### Task to carry out
Quote the data below in full, please, without altering anything.

### Dataset extract
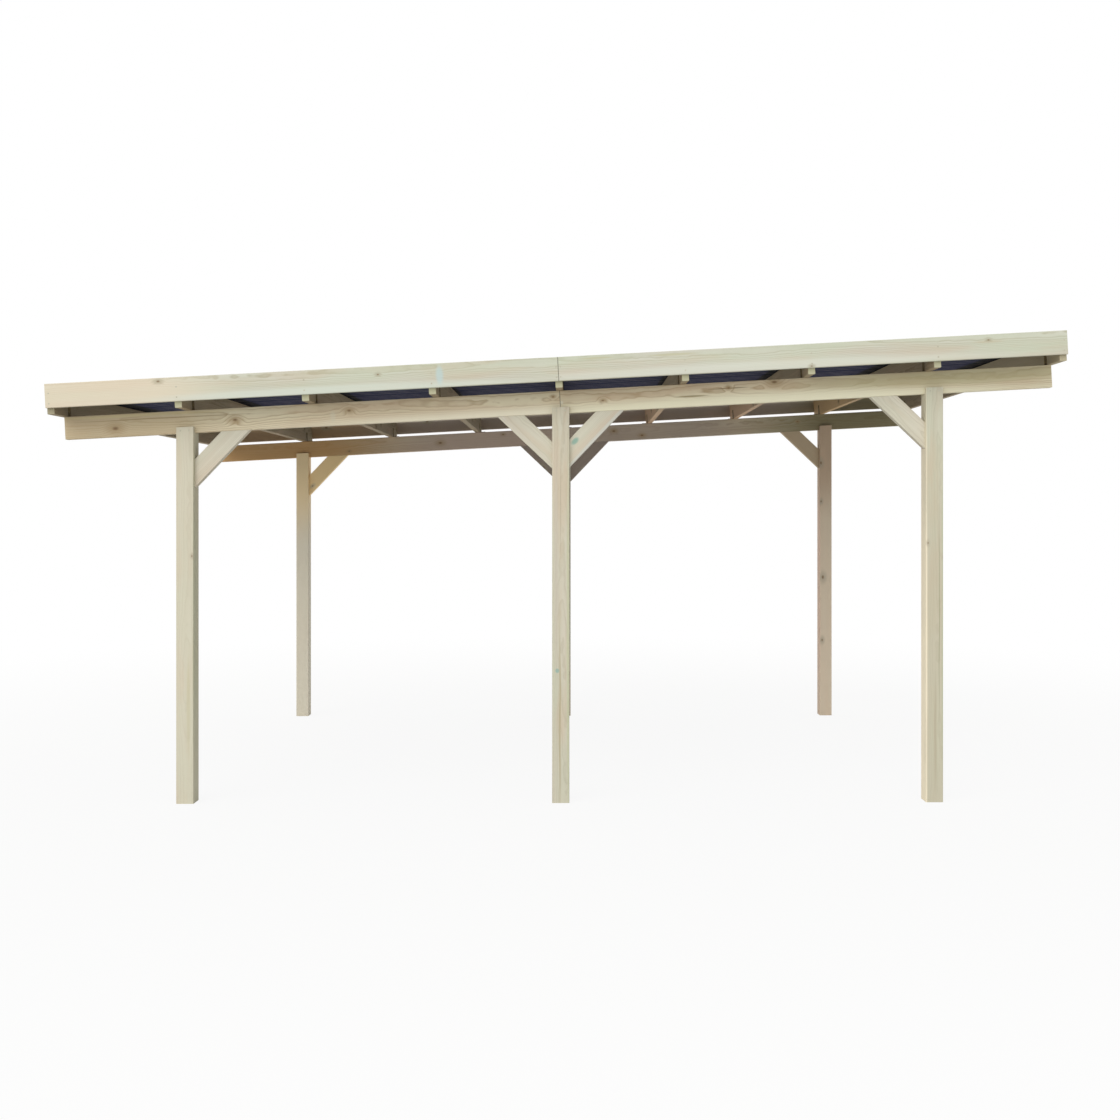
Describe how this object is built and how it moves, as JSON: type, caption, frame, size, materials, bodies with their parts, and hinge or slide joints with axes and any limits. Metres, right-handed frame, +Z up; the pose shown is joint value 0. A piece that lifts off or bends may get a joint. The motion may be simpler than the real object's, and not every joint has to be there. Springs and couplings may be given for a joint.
{
  "type": "carport",
  "caption": "Open timber carport: two rows of square posts with slotted heads, braced beams, rafters, side fascia boards and a sloping roof of ribbed sheets.",
  "frame": {"origin": "on the ground under the middle of the roof's plan", "axes": "+X along the parking length towards the high end, +Y across it towards the rear row, +Z up"},
  "size_m": [5.1005, 3.04, 2.3946],
  "materials": {
    "post_timber": "planed, pressure treated",
    "beam_timber": "planed, pressure treated",
    "brace_timber": "planed, pressure treated",
    "rafter_timber": "planed, pressure treated",
    "fascia_timber": "planed, pressure treated",
    "roof_sheet": "satin",
    "fixing_steel": "galvanised"
  },
  "bodies": {
    "root": {"beam_front_left": "beam_timber", "beam_front_right": "beam_timber", "beam_rear_left": "beam_timber", "beam_rear_right": "beam_timber", "brace_front_left": "brace_timber", "brace_front_middle_left": "brace_timber", "brace_front_middle_right": "brace_timber", "brace_front_right": "brace_timber", "brace_rear_left": "brace_timber", "brace_rear_middle_left": "brace_timber", "brace_rear_middle_right": "brace_timber", "brace_rear_right": "brace_timber", "fascia_front_left": "fascia_timber", "fascia_front_right": "fascia_timber", "fascia_rear_left": "fascia_timber", "fascia_rear_right": "fascia_timber", "post_front_left": "post_timber", "post_front_middle": "post_timber", "post_front_right": "post_timber", "post_rear_left": "post_timber", "post_rear_middle": "post_timber", "post_rear_right": "post_timber", "rafter_1": "rafter_timber", "rafter_2": "rafter_timber", "rafter_3": "rafter_timber", "rafter_4": "rafter_timber", "rafter_5": "rafter_timber", "rafter_6": "rafter_timber", "rafter_7": "rafter_timber", "rafter_8": "rafter_timber", "rafter_9": "rafter_timber", "rafter_anchors_front": "fixing_steel", "rafter_anchors_rear": "fixing_steel", "roof_sheet_front": "roof_sheet", "roof_sheet_middle": "roof_sheet", "roof_sheet_rear": "roof_sheet"}
  },
  "joints": []
}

### The result
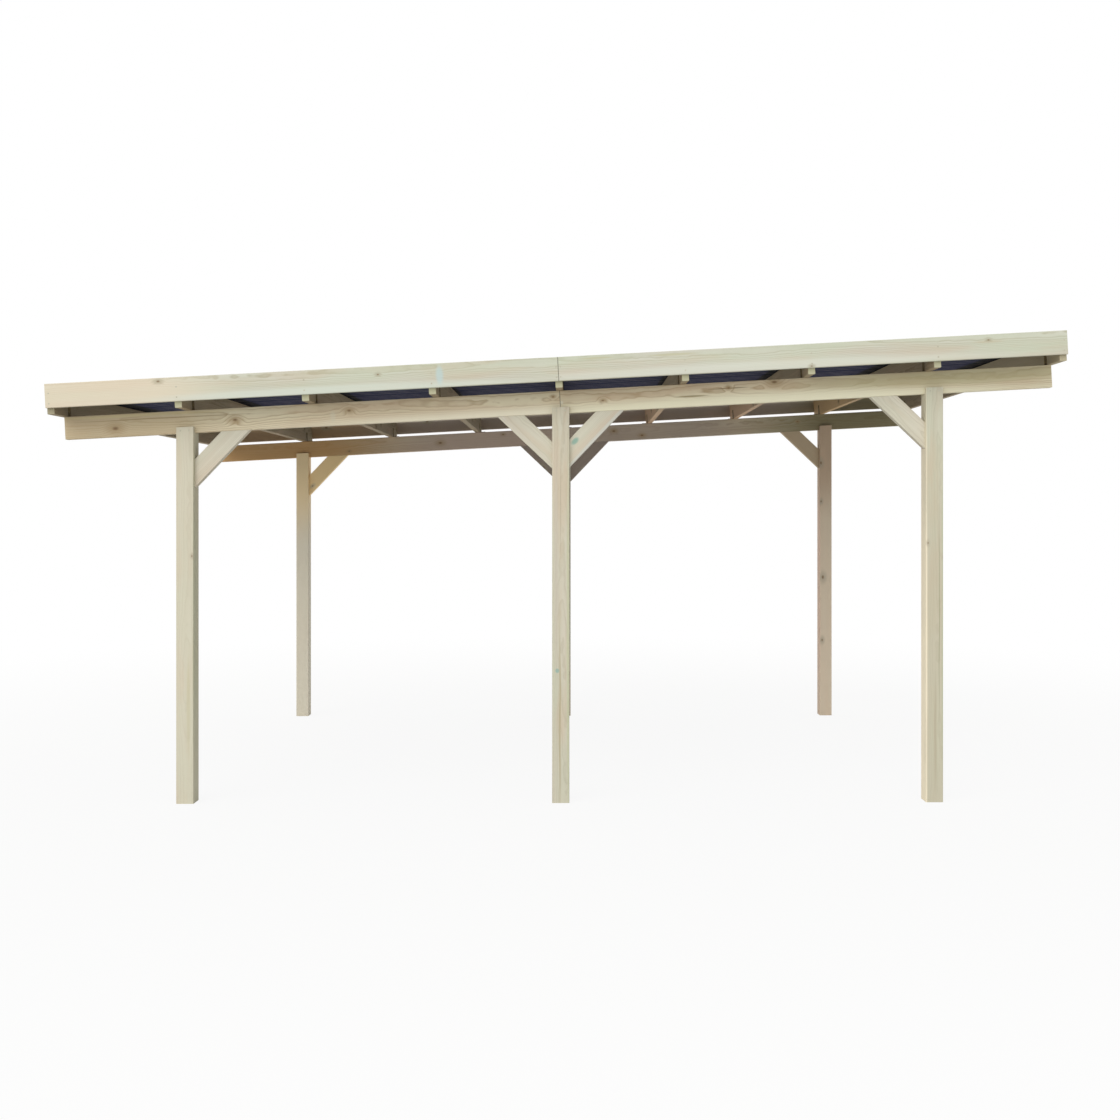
Describe how this object is built and how it moves, as JSON: type, caption, frame, size, materials, bodies with their parts, and hinge or slide joints with axes and any limits. Metres, right-handed frame, +Z up; the pose shown is joint value 0. A piece that lifts off or bends may get a joint. The motion may be simpler than the real object's, and not every joint has to be there. Springs and couplings may be given for a joint.
{
  "type": "carport",
  "caption": "Open timber carport: two rows of square posts with slotted heads, braced beams, rafters, side fascia boards and a sloping roof of ribbed sheets.",
  "frame": {"origin": "on the ground under the middle of the roof's plan", "axes": "+X along the parking length towards the high end, +Y across it towards the rear row, +Z up"},
  "size_m": [5.1005, 3.04, 2.3946],
  "materials": {
    "post_timber": "planed, pressure treated",
    "beam_timber": "planed, pressure treated",
    "brace_timber": "planed, pressure treated",
    "rafter_timber": "planed, pressure treated",
    "fascia_timber": "planed, pressure treated",
    "roof_sheet": "satin",
    "fixing_steel": "galvanised"
  },
  "bodies": {
    "root": {"beam_front_left": "beam_timber", "beam_front_right": "beam_timber", "beam_rear_left": "beam_timber", "beam_rear_right": "beam_timber", "brace_front_left": "brace_timber", "brace_front_middle_left": "brace_timber", "brace_front_middle_right": "brace_timber", "brace_front_right": "brace_timber", "brace_rear_left": "brace_timber", "brace_rear_middle_left": "brace_timber", "brace_rear_middle_right": "brace_timber", "brace_rear_right": "brace_timber", "fascia_front_left": "fascia_timber", "fascia_front_right": "fascia_timber", "fascia_rear_left": "fascia_timber", "fascia_rear_right": "fascia_timber", "post_front_left": "post_timber", "post_front_middle": "post_timber", "post_front_right": "post_timber", "post_rear_left": "post_timber", "post_rear_middle": "post_timber", "post_rear_right": "post_timber", "rafter_1": "rafter_timber", "rafter_2": "rafter_timber", "rafter_3": "rafter_timber", "rafter_4": "rafter_timber", "rafter_5": "rafter_timber", "rafter_6": "rafter_timber", "rafter_7": "rafter_timber", "rafter_8": "rafter_timber", "rafter_9": "rafter_timber", "rafter_anchors_front": "fixing_steel", "rafter_anchors_rear": "fixing_steel", "roof_sheet_front": "roof_sheet", "roof_sheet_middle": "roof_sheet", "roof_sheet_rear": "roof_sheet"}
  },
  "joints": []
}